┌──

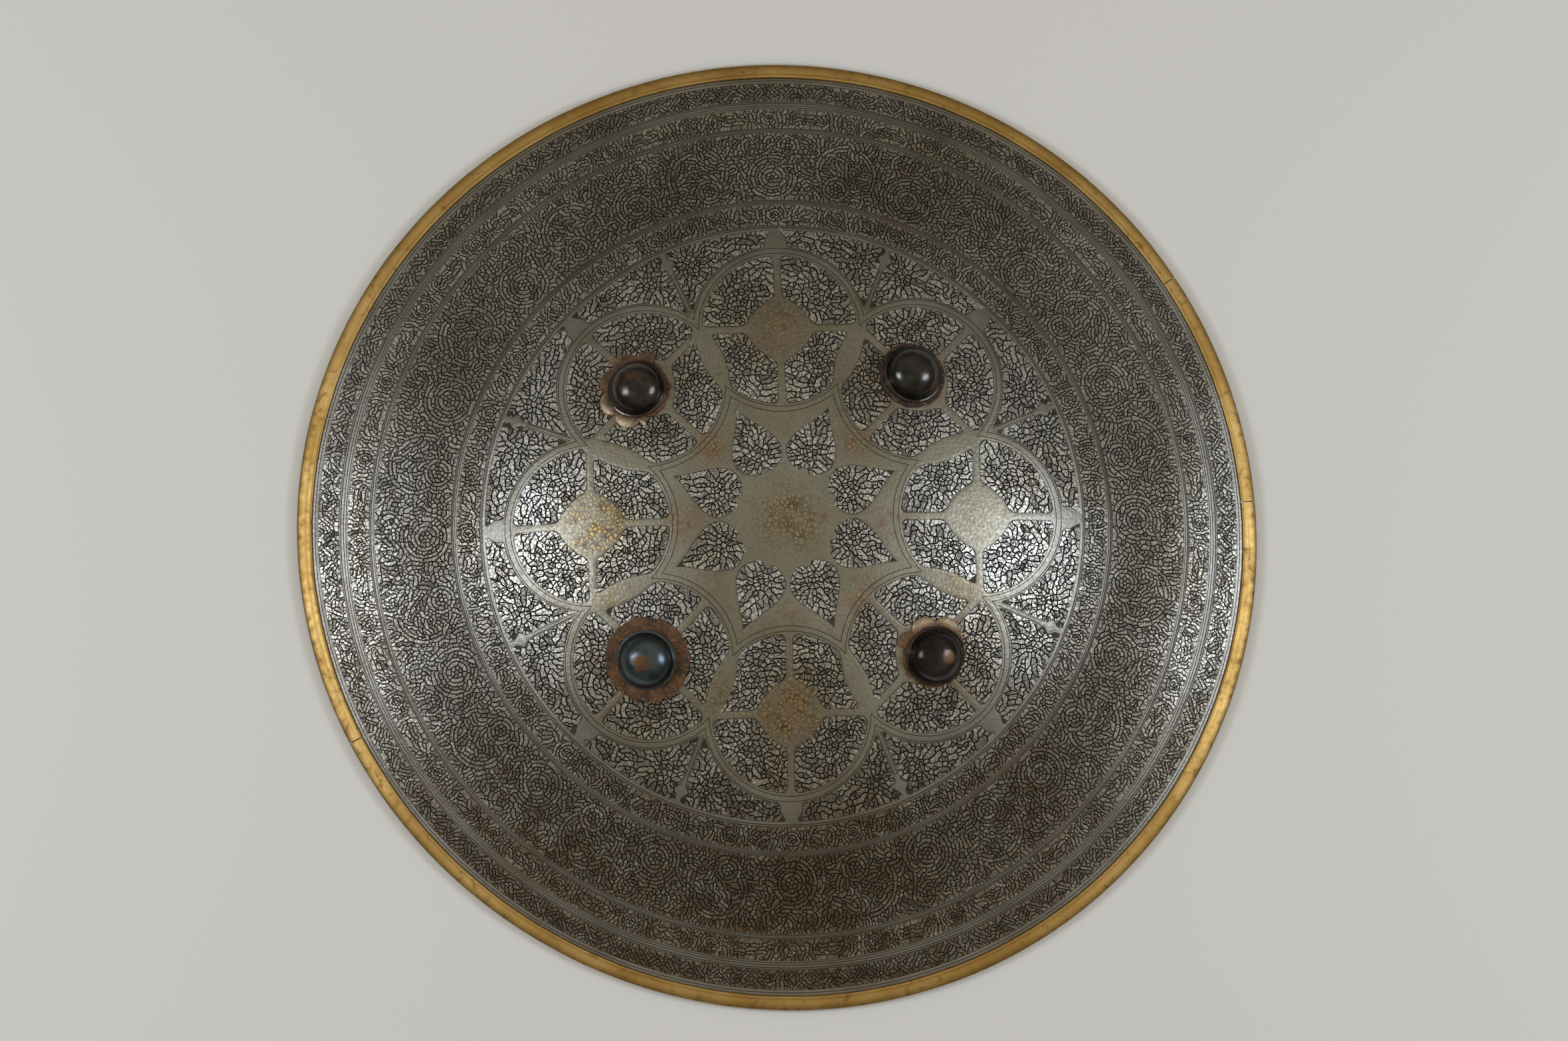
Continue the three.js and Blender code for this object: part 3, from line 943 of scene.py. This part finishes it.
def edge_of_ground(x, y):
    """How far each point is from the edge of its panel, and which way the edge lies."""
    here = cut_ground(x, y)
    east = (cut_ground(x + STEP, y) - here) / STEP
    north = (cut_ground(x, y + STEP) - here) / STEP
    size = np.maximum(np.hypot(east, north), 0.2)
    return -here / size, east / size, north / size


def panel_of(x, y):
    """A number shared only by panels that lie far apart, so that each can be shared out alone."""
    reach, around = np.hypot(x, y), np.arctan2(y, x) - TURN
    sector = np.round(around / (pi / 4)).astype(int)
    turned = around - sector * pi / 4
    lobe = 2 * (reach * np.cos(turned) > ROUNDEL_REACH) + (turned > 0) + 4 * (sector % 2)
    palmette = 8 + np.floor(around / (pi / 4)).astype(int) % 2
    spandrel = 10 + np.floor(around / (pi / 8)).astype(int) % 2
    nearest = np.stack([lobes(x, y), palmettes(x, y), spandrels(x, y)]).argmin(0)
    found = np.choose(nearest, [lobe, palmette, spandrel])
    for number, (low, high) in enumerate(BANDS):
        found = np.where((reach > low) & (reach < high), 12 + number, found)
    return found


def share_out(here):
    """Corners of the shares, and for each share in turn the corners round it."""
    inside, east, north = edge_of_ground(*here.T)
    mirrored = (here + 2 * (inside * np.stack([east, north])).T)[inside < 4.5]
    every = [Vector(p) for p in np.concatenate([here, mirrored])]
    spots, _, triangles, *_ = mathutils.geometry.delaunay_2d_cdt(every, [], [], 0, 1e-6)
    spots = np.array([p[:] for p in spots])
    three = np.array([t for t in triangles if len(t) == 3])
    p, q, r = (spots[three[:, i]] for i in range(3))
    qx, qy, rx, ry = *(q - p).T, *(r - p).T
    twice = 2 * (qx * ry - qy * rx)
    twice = np.where(np.abs(twice) < 1e-9, 1e-9, twice)
    qq, rr = qx**2 + qy**2, rx**2 + ry**2
    found = p + np.stack([ry * qq - qy * rr, qx * rr - rx * qq], 1) / twice[:, None]
    owner, number = three.T.ravel(), np.tile(np.arange(len(three)), 3)
    real = (owner < len(here)) & (np.linalg.norm(found[number] - spots[owner], axis=1) < 5)
    return found, owner[real], number[real]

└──

# Work to do:
Print, unaltered, every line from the beginning of the material down to the line with "return -here /".

# Full answer:
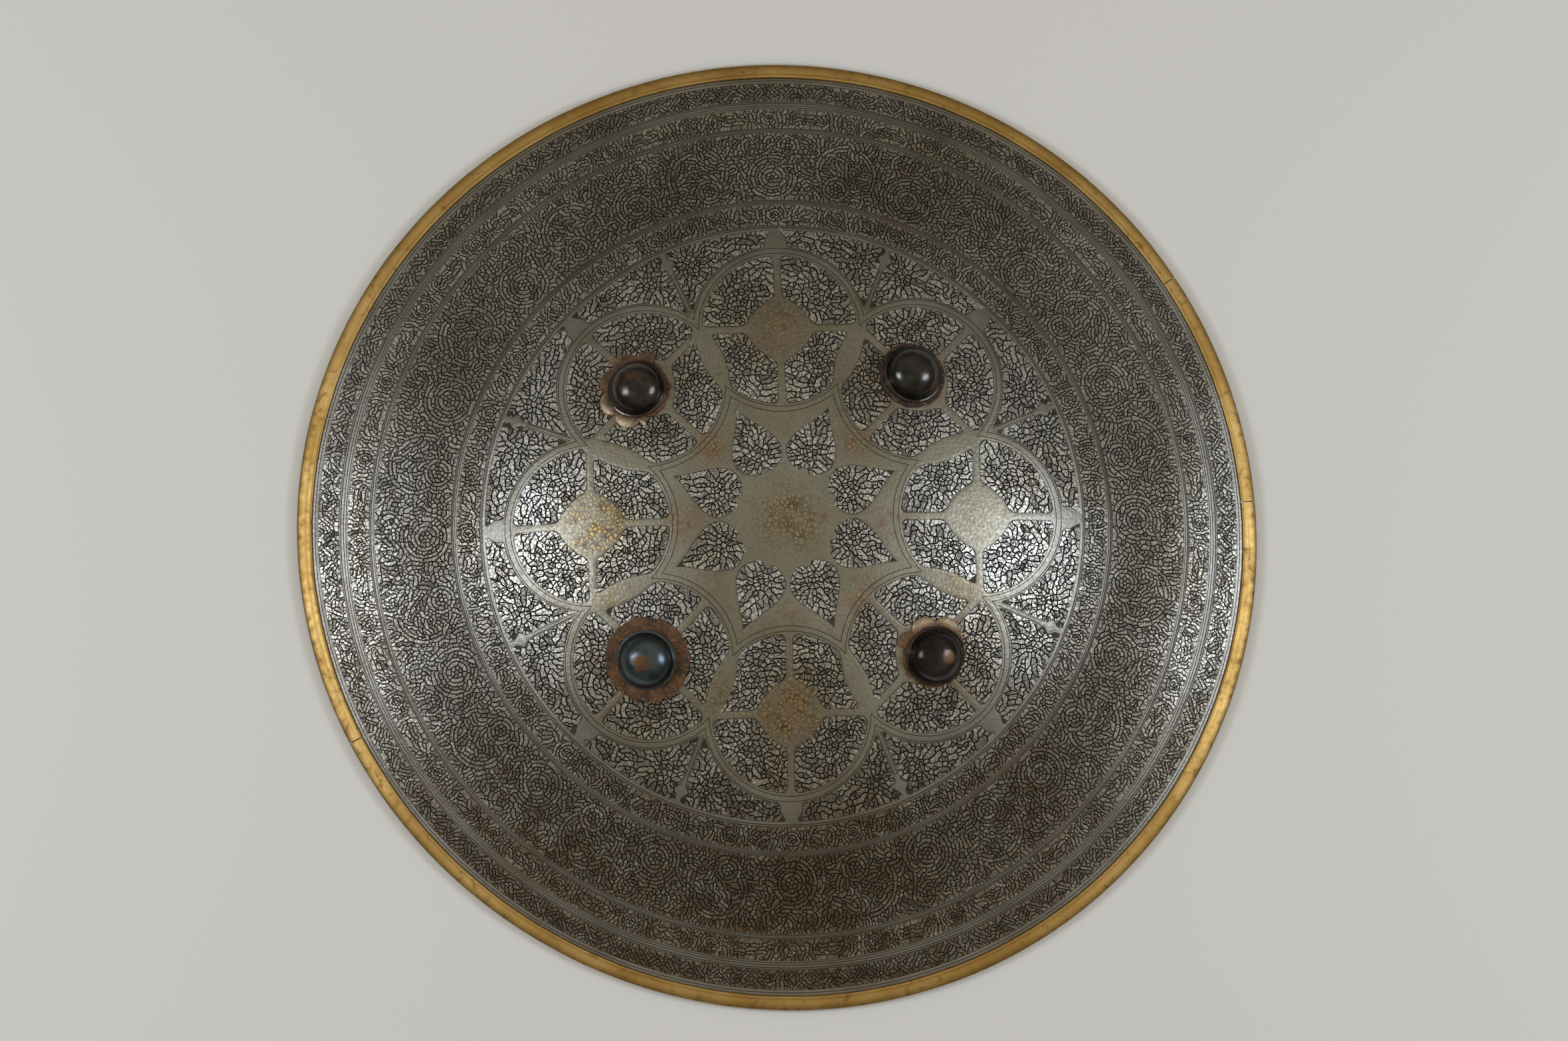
Continue the three.js and Blender code for this object: part 3, from line 943 of scene.py. This part finishes it.
def edge_of_ground(x, y):
    """How far each point is from the edge of its panel, and which way the edge lies."""
    here = cut_ground(x, y)
    east = (cut_ground(x + STEP, y) - here) / STEP
    north = (cut_ground(x, y + STEP) - here) / STEP
    size = np.maximum(np.hypot(east, north), 0.2)
    return -here / size, east / size, north / size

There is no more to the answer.